- _Directions for this task_
Give the number of lines in the data that contain "frame", and nothing more.
============================================================
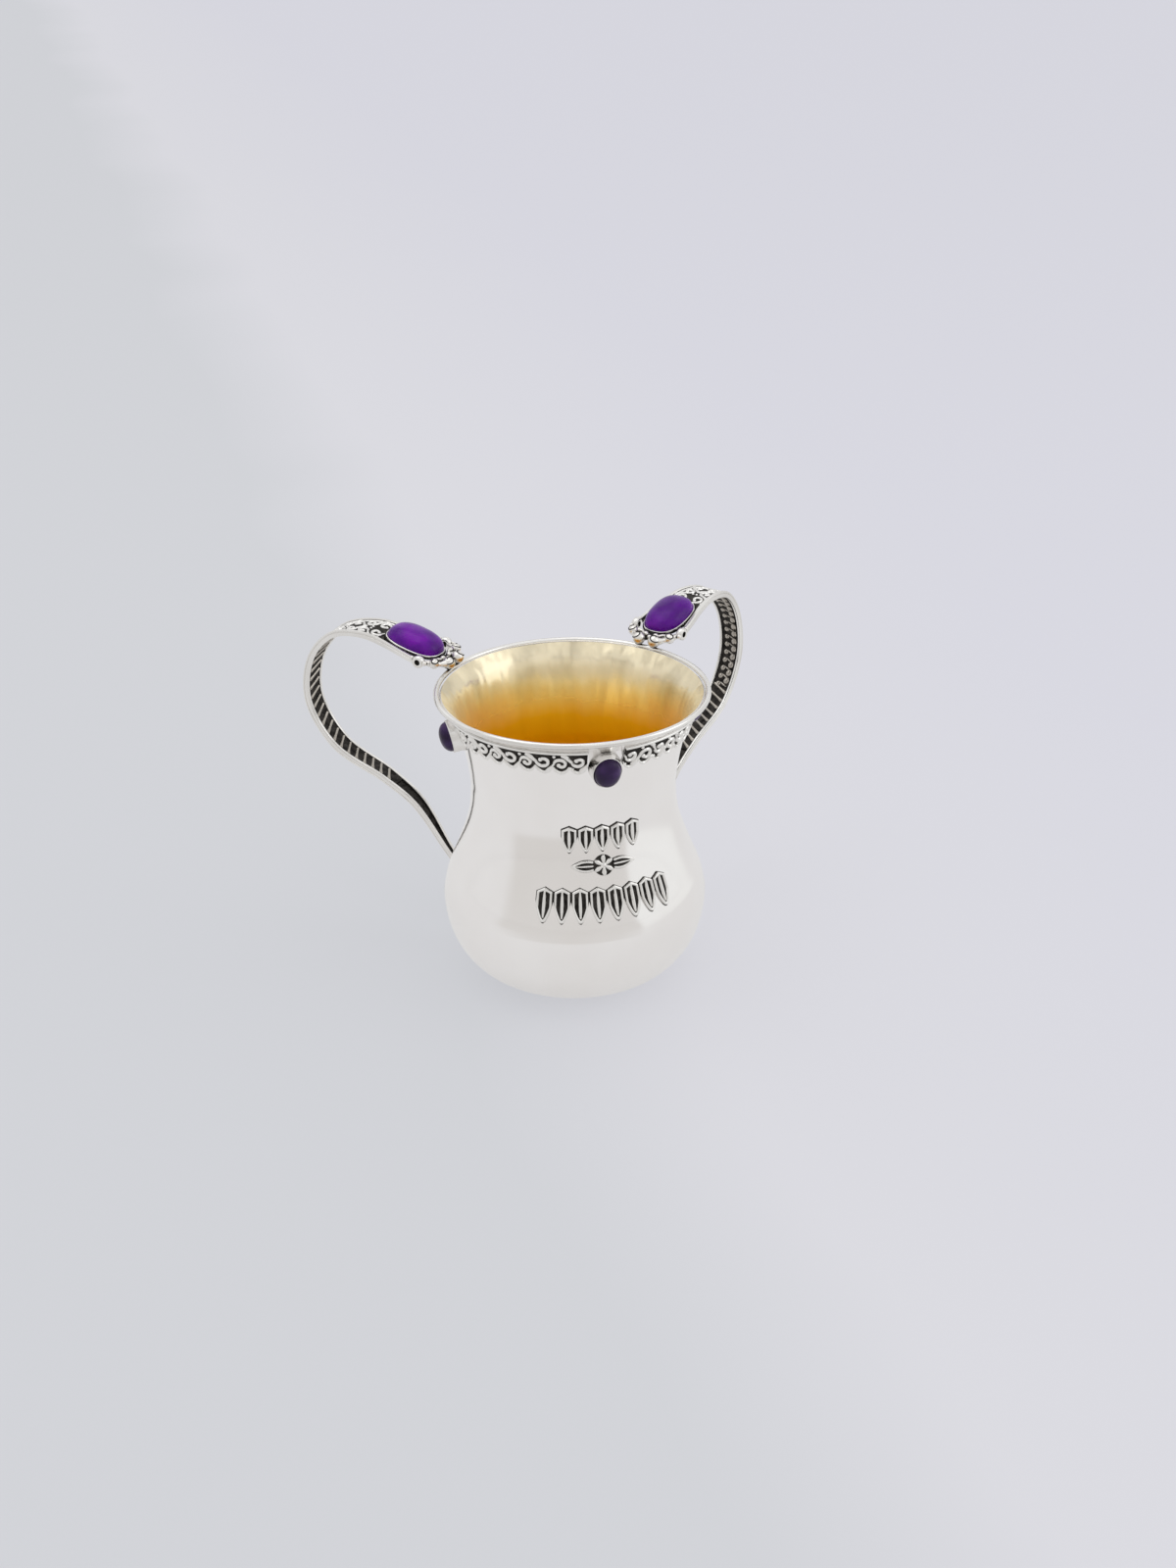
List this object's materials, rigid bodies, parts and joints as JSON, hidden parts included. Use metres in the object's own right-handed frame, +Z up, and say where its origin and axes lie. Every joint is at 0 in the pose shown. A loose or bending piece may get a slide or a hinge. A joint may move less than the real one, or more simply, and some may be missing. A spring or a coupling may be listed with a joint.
{
  "type": "two-handled washing cup",
  "caption": "Round-bellied metal cup with a flared mouth, two tall pierced loop handles set with stones, and a scroll band with small stones below the rim.",
  "frame": {"origin": "centre of the flat base, where the cup stands", "axes": "+Z up along the cup's axis, -Y towards the front with the ornament, +X to the right-hand handle's side"},
  "size_m": [0.1945, 0.1421, 0.137],
  "materials": {
    "polished_silver": "polished",
    "oxidised_silver": "oxidised",
    "violet_stone": "polished",
    "plum_stone": "polished"
  },
  "bodies": {
    "root": {"cup_body": "polished_silver", "rim_wire": "polished_silver", "front_stone_collet": "polished_silver", "front_stone": "plum_stone", "right_stone_collet": "polished_silver", "right_stone": "plum_stone", "rear_stone_collet": "polished_silver", "rear_stone": "plum_stone", "left_stone_collet": "polished_silver", "left_stone": "plum_stone", "front_right_scroll_band": "polished_silver", "rear_right_scroll_band": "polished_silver", "rear_left_scroll_band": "polished_silver", "front_left_scroll_band": "polished_silver", "upper_leaf_ornament": "polished_silver", "middle_rosette": "polished_silver", "lower_leaf_ornament": "polished_silver", "left_handle_front_rail": "polished_silver", "left_handle_rear_rail": "polished_silver", "left_handle_scroll_panel": "polished_silver", "left_handle_ladder_strip": "oxidised_silver", "left_handle_collet": "polished_silver", "left_handle_stone": "violet_stone", "left_handle_rim_cluster": "polished_silver", "right_handle_front_rail": "polished_silver", "right_handle_rear_rail": "polished_silver", "right_handle_scroll_panel": "polished_silver", "right_handle_ladder_strip": "oxidised_silver", "right_handle_collet": "polished_silver", "right_handle_stone": "violet_stone", "right_handle_rim_cluster": "polished_silver"}
  },
  "joints": []
}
============================================================
- _Exercise output_
2